Deep Learning for Real-Time Chip Temperature and Power Predictions

Event Date: May 31, 2023
Authors: M. Bhatasana and A. Marconnet
Journal: 2023 Intersociety Conference on Thermal and Thermomechanical Phenomena in Electronic Systems (ITherm)
2023 Intersociety Conference on Thermal and Thermomechanical Phenomena in Electronic Systems (ITherm), Orlando, FL, May 30 - June 2, 2023.

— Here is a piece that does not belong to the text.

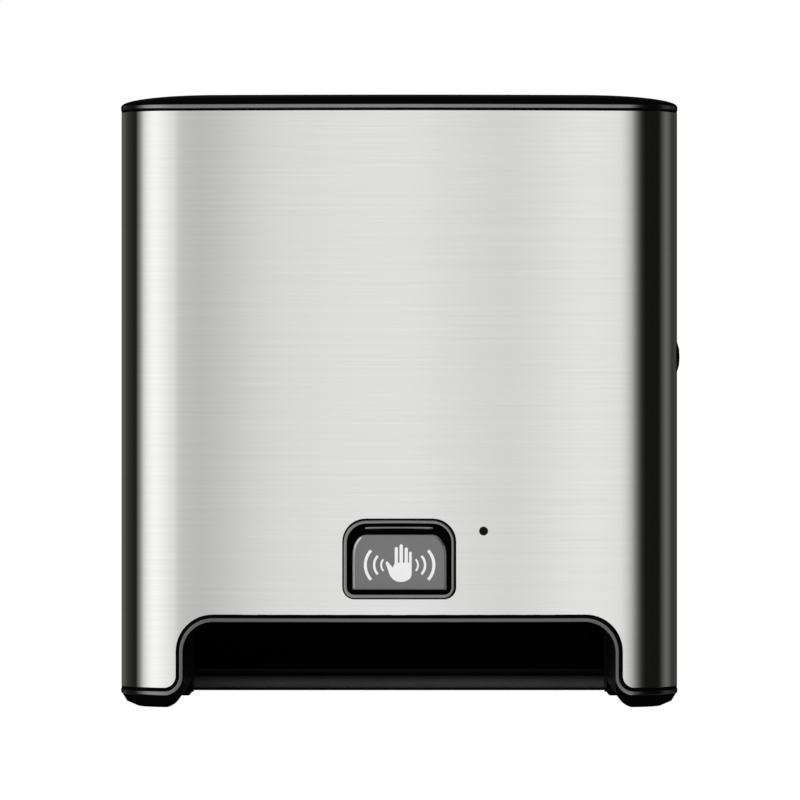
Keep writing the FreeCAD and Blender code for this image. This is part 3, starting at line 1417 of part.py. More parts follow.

Deep learning is a subset of machine learning that focuses on complex non-linear processing of data. These frameworks are central to emerging technologies like automated driving and medical imaging but could also be applied to thermal management challenges to reduce computational time and enable real-time predictions of temperature and power during operation of electronic devices. In this paper, we leverage convolutional neural network (CNN) frameworks to (1) predict the temperature map given the power distribution on the heated surface (i.e., the forward problem), and (2) predict the power distribution given a temperature map of the exposed surface in a silicon die (i.e., the inverse problem). The forward problem is solved using two CNN architectures. For a given power map, the first CNN predicts the range of temperatures on the heated surface (that is, the hottest and coolest temperatures), while the second CNN predicts the normalized spatial temperature distribution throughout this surface. This normalized distribution is then scaled using the temperatures estimated by the first CNN to predict the absolute temperature map. The predictions of minimum and maximum temperatures have an MAE of less than 0.5°C, with the combined framework to predict temperature distributions having an MAE of less than 1°C. The inverse problem is solved using a modified U-Net architecture that uses a popular pre-trained encoder MobileNetV2, and decoder blocks from the pix2pix framework. The MAE between the input temperature maps and those resulting from the predicted power maps is 1.4°C with an error in the normalized distribution of only 2%. With an inference time of 5 milliseconds (forward problem) and 14 milliseconds (inverse problem) on a commercial processor, this analysis shows potential for deployment on-chip for real- time temperature distribution predictions or for integration with inverse algorithms to predict power distributions.